(a) If the determination under Article 11(1) is positive, and unless prescriptions concerning national security prevent the international application from being treated as such, the receiving Office shall transmit the record copy to the International Bureau. Such transmittal shall be effected promptly after receipt of the international application or, if a check to preserve national security must be performed, as soon as the necessary clearance has been obtained. In any case, the receiving Office shall transmit the record copy in time for it to reach the International Bureau by the expiration of the 13th month from the priority date. If the transmittal is effected by mail, the receiving Office shall mail the record copy not later than five days prior to the expiration of the 13th month from the priority date.

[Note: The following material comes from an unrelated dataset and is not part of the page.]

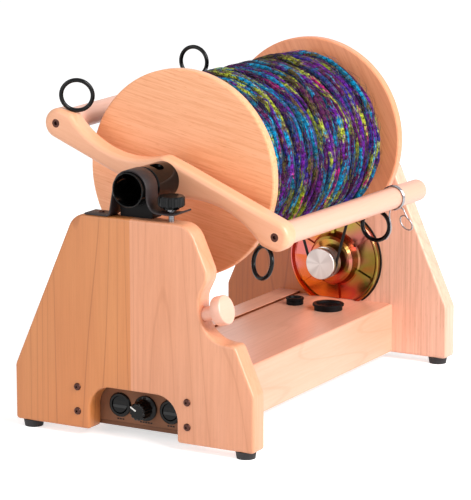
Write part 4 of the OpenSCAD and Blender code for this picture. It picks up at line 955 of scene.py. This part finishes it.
white_floor, tree, shader = finish_of("white_floor", Roughness=0.9)
shader.inputs["Base Color"].default_value = paint("#e8e8e8")
shader.inputs["Emission Color"].default_value = (1, 1, 1, 1)
glow = calc(tree, "MULTIPLY", seen_directly(tree), 0.62)
tree.links.new(glow, shader.inputs["Emission Strength"])
floor_mesh = bpy.data.meshes.new("floor")
half_floor = 6
floor_mesh.from_pydata([(x * half_floor, y * half_floor, 0)
                        for x, y in ((-1, -1), (1, -1), (1, 1), (-1, 1))], [], [(0, 1, 2, 3)])
floor_mesh.materials.append(white_floor)
placed("floor", floor_mesh)

world = bpy.data.worlds.new("studio")
bpy.context.scene.world = world
world.use_nodes = True
tree = world.node_tree
sky = next(n for n in tree.nodes if n.type == "BACKGROUND")
strength = add(tree, "MapRange", None, Value=seen_directly(tree), i3=0.42, i4=1.0)
tree.links.new(strength.outputs[0], sky.inputs["Strength"])
sky.inputs["Color"].default_value = (1, 1, 1, 1)


def soft_lamp(name, spot, size, power):
    """Square area lamp that looks at the middle of the wheel."""
    lamp = bpy.data.lights.new(name, "AREA")
    lamp.energy = power
    lamp.size = size
    thing = placed(name, lamp)
    thing.location = spot
    thing.rotation_euler = (Vector((0, 0, 0.2)) - Vector(spot)).to_track_quat("-Z", "Y").to_euler()


soft_lamp("key", (2.45, -0.75, 2.0), 1.4, 84)
soft_lamp("side", (3.0, -0.2, 1.15), 1.0, 36)
soft_lamp("fill", (-1.0, -2.4, 1.0), 1.6, 17)
print("lamps:", [lamp.name for lamp in bpy.data.lights])

# %% [markdown]
# The camera was fitted to the photograph, so the long lens and its distance are part of the
# likeness. The focal length came out in pixels of a picture of 500 rows, and the lens wants
# millimetres on a sensor.

# %% Camera
focal_pixels, picture_rows, sensor_mm, distance = 2792.36, 500, 36, 3.21528
azimuth, elevation, roll = math.radians(29.43), math.radians(11.86), math.radians(-0.04)
target = Vector((34.22, -80.6, 192.45)) * MM
back = Vector((math.sin(azimuth) * math.cos(elevation), -math.cos(azimuth) * math.cos(elevation),
               math.sin(elevation)))
lens = bpy.data.cameras.new("camera")
lens.sensor_fit = "VERTICAL"
lens.sensor_height = sensor_mm
lens.lens = focal_pixels * sensor_mm / picture_rows
lens.clip_end = 30
camera = placed("camera", lens)
camera.location = target + back * distance
camera.rotation_euler = (back.to_track_quat("Z", "Y").to_matrix()
                         @ Matrix.Rotation(roll, 3, "Z")).to_euler()
bpy.context.scene.camera = camera
bpy.context.scene.view_settings.view_transform = "Standard"
print("camera at", [round(v, 3) for v in camera.location], "lens", round(lens.lens, 1))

(b) If the International Bureau has received a copy of the notification under Rule 20.2(c) but is not, by the expiration of 13 months from the priority date, in possession of the record copy, it shall remind the receiving Office that it should transmit the record copy to the International Bureau promptly.
(c) If the International Bureau has received a copy of the notification under Rule 20.2(c) but is not, by the expiration of 14 months from the priority date, in possession of the record copy, it shall notify the applicant and the receiving Office accordingly.
(d) After the expiration of 14 months from the priority date, the applicant may request the receiving Office to certify a copy of his international application as being identical with the international application as filed and may transmit such certified copy to the International Bureau.
(e) Any certification under paragraph (d) shall be free of charge and may be refused only on any of the following grounds:
(i) the copy which the receiving Office has been requested to certify is not identical with the international application as filed;
(ii) prescriptions concerning national security prevent the international application from being treated as such;
(iii) the receiving Office has already transmitted the record copy to the International Bureau and that Bureau has informed the receiving Office that it has received the record copy.
(f) Unless the International Bureau has received the record copy, or until it receives the record copy, the copy certified under paragraph (e) and received by the International Bureau shall be considered to be the record copy.
(g) If, by the expiration of the time limit applicable under Article 22, the applicant has performed the acts referred to in that Article but the designated Office has not been informed by the International Bureau of the receipt of the record copy, the designated Office shall inform the International Bureau. If the International Bureau is not in possession of the record copy, it shall promptly notify the applicant and the receiving Office unless it has already notified them under paragraph (c).
(h) Where the international application is to be published in the language of a translation furnished under Rule 12.3 or 12.4, that translation shall be transmitted by the receiving Office to the International Bureau together with the record copy under paragraph (a) or, if the receiving Office has already transmitted the record copy to the International Bureau under that paragraph, promptly after receipt of the translation.
22.3 Time Limit under Article 12(3)
The time limit referred to in Article 12(3) shall be three months from the date of the notification sent by the International Bureau to the applicant under Rule 22.1(c) or (g).